Gajardo, Moreira, & Goles prove that Langton's ant is Turing-complete, settling any foundational doubts about its suitability as a programming environment.
2001
Cliff L. Biffle invents HQ9+, which only has 4 useless instructions.
Chris Barker creates Iota and Jot, two sister-languages based on combinatory logic.
David Morgan-Mar creates Piet, a language in which programs look like abstract paintings and which uses image files as code.
2002
Nikita Ayzikovsky comes up with Smallfuck, a simplified Brainfuck with bounded storage and no IO. Although the language is not especially powerful, it can be compiled into SMETANA, a language previously thought to be entirely useless.
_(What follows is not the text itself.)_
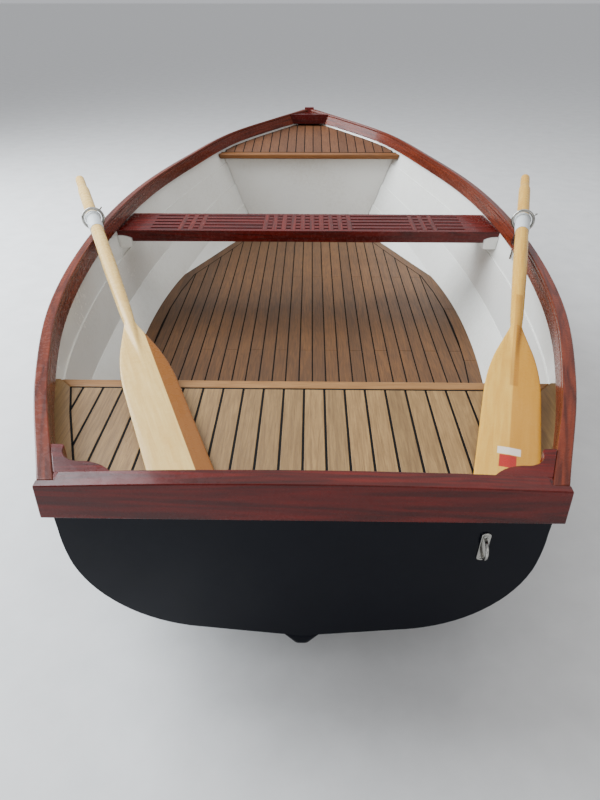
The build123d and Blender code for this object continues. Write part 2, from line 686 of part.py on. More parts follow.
def rowlock_and_oar(side, name, yaw, outboard):
    st = station_at(rowlock_y)
    (x, z), out, up = rail_frame(st)
    up3, out3 = Vector(side * up[0], 0, up[1]), Vector(side * out[0], 0, out[1])
    root = Vector(side * x, rowlock_y, z)
    next_x = rail_frame(station_at(rowlock_y + socket_plate_l))[0][0]
    rail_way = Vector(side * (next_x - x), socket_plate_l, 0)
    pin_root = root + out3 * (inwale_out - inwale_t / 2)
    top = clearance + cap_t
    pin_frame = Plane(origin=pin_root, x_dir=(rail_way - up3 * rail_way.dot(up3)).normalized(), z_dir=up3)

    # Socket: a plate on the cap, a cheek down the inwale's face and a tube through both rails
    tube_r = pin_d / 2 + pin_play + socket_wall
    plate_z = top + clearance
    plate_top = plate_z + socket_plate_t
    tube_low = -inwale_h - socket_below
    plate = extrude(Pos(0, 0, plate_z) * RectangleRounded(socket_plate_l, socket_plate_w, socket_plate_r),
                    socket_plate_t)
    face_in = inwale_t / 2 + 2 * clearance
    cheek_y = -face_in - socket_plate_t / 2
    inward = 1 if pin_frame.y_dir.dot(out3) > 0 else -1
    cheek = Box(socket_cheek_w, socket_plate_t, socket_cheek_h)
    cheek = Pos(0, inward * cheek_y, plate_top - socket_cheek_h / 2) * cheek
    tube = Pos(0, 0, (tube_low + plate_top) / 2) * Cylinder(tube_r, plate_top - tube_low)
    bore = Cylinder(pin_d / 2 + pin_play, tall)
    parts["rowlock_socket_" + name] = pin_frame * (plate + cheek + tube - bore)
    hole = pin_frame * Cylinder(tube_r + clearance, tall)

    # The oar's slope brings its blade down onto the seat.
    ring_low = top + ring_rise + ring_bar / 2
    bar_centre = pin_root + up3 * ring_low
    tip_level = seat_z + clearance + oar_blade_t / 2
    heading = Vector(-side * math.sin(math.radians(yaw)), -math.cos(math.radians(yaw)), 0)
    slope = 0
    for _ in range(8):
        run = heading * math.cos(slope) - Vector(0, 0, math.sin(slope))
        lift = (up3 - run * up3.dot(run)).normalized()
        axis_point = bar_centre + lift * (ring_bar / 2 + clearance + sleeve_d / 2)
        slope = math.asin((axis_point.Z - tip_level) / outboard)

    # The ring stands square to the oar's way through it.
    through = (run - up3 * run.dot(up3)).normalized()
    ring_plane = Plane(origin=pin_root + up3 * (ring_low + ring_r), x_dir=up3, z_dir=through)
    bar_section = Pos(ring_r, 0, 0) * Rot(90, 0, 0) * RegularPolygon(ring_bar / 2, ring_sides)
    ring = ring_plane * revolve(bar_section, Axis.Z)
    spoke = ring_plane.rotated((0, 0, -stub_angle)).x_dir
    stub_plane = Plane(origin=ring_plane.origin + spoke * ring_r, x_dir=through, z_dir=spoke)
    stub = stub_plane * (Pos(0, 0, stub_l / 2) * Cylinder(stub_d / 2, stub_l))
    pin_low = -inwale_h - pin_below
    pin = pin_frame * (Pos(0, 0, (pin_low + ring_low) / 2) * Cylinder(pin_d / 2, ring_low - pin_low))
    collar_z = plate_top + clearance
    collar = Cylinder(pin_d / 2 + shoulder_over, ring_low - collar_z)
    shoulder = pin_frame * (Pos(0, 0, (collar_z + ring_low) / 2) * collar)
    parts["rowlock_" + name] = ring + pin + shoulder + stub
    joint_lines.append(("rowlock_" + name, pin_root, up3 * (1 if side < 0 else -1)))

    # The oar lies on the seat by its tip and in the ring by its sleeve.
    grip_dir = run * -1
    frame = Plane(origin=axis_point, x_dir=Vector(0, 0, 1).cross(grip_dir), z_dir=grip_dir)
    r, grip_r = oar_shaft_d / 2, oar_grip_d / 2
    tip, blade_root, end = -outboard, oar_blade_l - outboard, oar_length - outboard
    profile = [
        (0, tip + blade_spine_from),
        (oar_neck_d / 2, blade_root),
        (r, blade_root + oar_taper_l),
        (r, end - oar_grip_l - oar_grip_taper),
        (grip_r, end - oar_grip_l),
        (grip_r, end - oar_grip_round),
        (grip_r - oar_grip_round, end),
        (0, end),
    ]
    shaft = revolve(make_face(Polyline(*[(x, 0, z) for x, z in profile], close=True)), Axis.Z)
    parts["oar_" + name] = frame * (shaft + Pos(0, 0, tip) * oar_blade())
    sleeve_profile = [
        (sleeve_bore / 2, -sleeve_aft),
        (sleeve_bore / 2 + sleeve_thin, -sleeve_aft),
        (sleeve_d / 2, -sleeve_aft + sleeve_taper),
        (sleeve_d / 2, sleeve_fwd - sleeve_flange_t),
        (sleeve_d / 2 + sleeve_flange, sleeve_fwd - sleeve_flange_t),
        (sleeve_d / 2 + sleeve_flange, sleeve_fwd),
        (sleeve_bore / 2, sleeve_fwd),
    ]
    sleeve = revolve(make_face(Polyline(*[(x, 0, z) for x, z in sleeve_profile], close=True)), Axis.Z)
    parts["oar_sleeve_" + name] = frame * sleeve
    joint_lines.append(("oar_" + name, bar_centre, run.cross(Vector(0, 0, 1)).normalized()))
    return hole


def oar_blade():
    # Half an outline in X and Z with the tip at zero, thinned from its spine to its edge, and its mirror.
    half = oar_blade_w / 2
    corner = blade_tip_round
    rim = [
        Line((0, 0), (half - corner, 0)),
        TangentArc((half - corner, 0), (half, corner), tangent=(1, 0)),
        Line((half, corner), (half, blade_full_to)),
        TangentArc((half, blade_full_to), blade_shoulder, tangent=(0, 1)),
        Line(blade_shoulder, (0, oar_blade_l)),
        Line((0, oar_blade_l), (0, 0)),
    ]
    side = extrude(Plane.XZ * make_face(rim), oar_blade_t, both=True)
    thin, thick = blade_edge_t / 2, oar_blade_t / 2
    section = [(0, -thick), (half, -thin), (half, thin), (0, thick)]
    side = side & extrude(make_face(Polyline(*section, close=True)), oar_blade_l)
    return side + mirror(side, Plane.YZ)


oar_table = ((1, "starboard", oar_yaw_stbd, oar_outboard_stbd), (-1, "port", oar_yaw_port, oar_outboard_port))
for side, name, yaw, outboard in oar_table:
    hole = rowlock_and_oar(side, name, yaw, outboard)
    own_cap = gunwale if side > 0 else mirror(gunwale, Plane.YZ)
    own_inwale = inwale if side > 0 else mirror(inwale, Plane.YZ)
    parts["gunwale_" + name] = own_cap - hole
    parts["inwale_" + name] = own_inwale - hole

# Transom eye
eye_plate = extrude(RectangleRounded(eye_plate_w, eye_plate_h, eye_plate_r), eye_plate_t)
loop_r = (eye_reach ** 2 + (eye_loop_h / 2) ** 2) / (2 * eye_reach)
loop_centre = eye_reach - loop_r
rod_section = Pos(0, loop_r, 0) * RegularPolygon(eye_rod / 2, eye_rod_sides)
loop = Pos(0, 0, loop_centre) * revolve(rod_section, Axis.X)
loop -= Pos(0, 0, -loop_r) * Box(eye_plate_h, eye_plate_h, 2 * loop_r)
eye_place = Plane(origin=transom_plane.origin + transom_plane.y_dir * ((eye_z - first.sheer_z) / rake_up.Z)
                  + Vector(eye_x, 0, 0) + transom_plane.z_dir * clearance,
                  x_dir=(1, 0, 0), z_dir=transom_plane.z_dir)
parts["transom_eye"] = eye_place * (eye_plate + loop)

# Origin amidships on the keel's flat underside
length = head.y + stem_t
shift = Vector(0, -length / 2, 0)
os.makedirs("parts", exist_ok=True)
for name, shape in parts.items():
    export_step(shape.moved(Location(shift)), "parts/" + name + ".step")
for name, point, axis in joint_lines:
    print(name, [round(v / 1000, 6) for v in point + shift], [round(v, 6) for v in axis])
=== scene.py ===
import bmesh
import bpy
import math
from mathutils import Matrix, Vector


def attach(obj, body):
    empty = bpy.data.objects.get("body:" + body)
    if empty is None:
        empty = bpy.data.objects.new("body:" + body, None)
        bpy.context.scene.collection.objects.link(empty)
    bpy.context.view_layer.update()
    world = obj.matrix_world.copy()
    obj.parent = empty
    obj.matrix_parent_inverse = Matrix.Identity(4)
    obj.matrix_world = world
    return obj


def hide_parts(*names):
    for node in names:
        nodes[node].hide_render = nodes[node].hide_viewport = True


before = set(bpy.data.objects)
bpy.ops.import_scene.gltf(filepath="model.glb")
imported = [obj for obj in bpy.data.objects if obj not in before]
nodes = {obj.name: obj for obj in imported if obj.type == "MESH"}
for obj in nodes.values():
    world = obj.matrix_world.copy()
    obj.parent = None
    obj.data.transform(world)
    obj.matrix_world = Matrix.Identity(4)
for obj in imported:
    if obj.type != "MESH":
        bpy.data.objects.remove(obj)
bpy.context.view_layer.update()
scene = bpy.context.scene
print("frame loaded")

# Shading helpers


def addNode(tree, kind, inputs=None, **settings):
    made = tree.nodes.new(kind)
    for key, value in settings.items():
        setattr(made, key, value)
    for key, value in (inputs or {}).items():
        if isinstance(value, bpy.types.NodeSocket):
            tree.links.new(value, made.inputs[key])
        else:
            made.inputs[key].default_value = value
    return made


def newGroup(name, inputs, outputs):
    tree = bpy.data.node_groups.new(name, "ShaderNodeTree")
    for label, kind, value in inputs:
        socket = tree.interface.new_socket(label, in_out="INPUT", socket_type="NodeSocket" + kind)
        if value is not None:
            socket.default_value = value
    for label, kind in outputs:
        tree.interface.new_socket(label, in_out="OUTPUT", socket_type="NodeSocket" + kind)
    return tree, tree.nodes.new("NodeGroupInput"), tree.nodes.new("NodeGroupOutput")


def colour(r, g, b):
    # sRGB out of 255 to linear
    shares = [c / 255 for c in (r, g, b)]
    return tuple(((s + 0.055) / 1.055) ** 2.4 if s > 10 / 255 else s / 12.92 for s in shares) + (1,)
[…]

By this time, Matthew Cook had completed his proof of the universality of elementary (1-dimensional) cellular automata by implementing Cyclic tag system in Rule 110.
2003
Edwin Brady and Chris Morris invent Whitespace, which achieves some notoriety after being posted to the front page of Slashdot on April 1st.
Kipple is invented, and turns out to be the first esolang to rise to prominence in which the use of stacks is a defining characteristic.
In August, Francis Rogers invents PATH, a two-dimensional language bearing a strong instruction-set resemblance to Brainfuck. In September, Daniel Brockman refines the idea with SNUSP, a more orthogonal variant.
2005
Renewed interest in the wire-crossing problem, previously considered with regards to the languages Befunge and Wierd, brings about the two-dimensional languages Beturing, in which wires cannot cross, and Archway2, to which Brainfuck programs can be converted without crossing wires.
Chris Pressey writes a compiler that turns Smallfuck programs into lookup tables, illustrating that Smallfuck is, at best, a way to compress lookup tables, and SMETANA, being wordier, is not even that.
Martin Gasperowicz invents SADOL and implements it's interpreter with Adam Sawicki.
Gregor Richards creates ORK which is considered to be the first object-oriented esolang.
On the same year, Gregor Richards created Glass with heavy object-orientation.
On 6th April, the Esolang Wiki is created.
2006
Tanner Swett came up with ///, an extremely simplified, self-modifying string-rewriting language.
Jonathan Todd Skinner made Deadfish, a very odd interpreted language.
2007
Chris Pressey invented Emmental, a self-modifying esoteric programming language.
User:ais523's proof of the Turing completeness of Wolfram's 2-state 3-symbol Turing machine is accepted by Wolfram as correct.
LOLCODE took the internet by storm by dint of being memetic.
2011
User:Timwi created Funciton, a two-dimensional, minimalistic language.
2023
In the last 31 years (1993-2023), 4412 esolangs (recorded on this wiki) have been created. In average, an esolang is created about once every 2.5 days.
Note: Until 14th Dec. 2023
2038
On January 19th, Unix's time_t rolls over (In the 32-bit OS's, the 64-bit OS's is enough to last until the end of humanity. The 128-bit OS is even more can be used for a longer period of time, and it can hang up to that thing.) and a lot of things break. Many languages will be lost if unaltered.
On February 32nd, nothing happens as February 32nd will not exist until the year 5032, when 20 different leap years from different dimensions intersect and make February the longest month in recorded history, lasting 48 days.
The heat death of the universe
Feather is completed, and travels back in time before the Big Bang to set the events that lead to the creation of the universe in motion.
Outside of Time
The esoteric programming language ~ATH paradoxically has no true point of origin or destruction. It is a constant in every universe destined for intelligent life.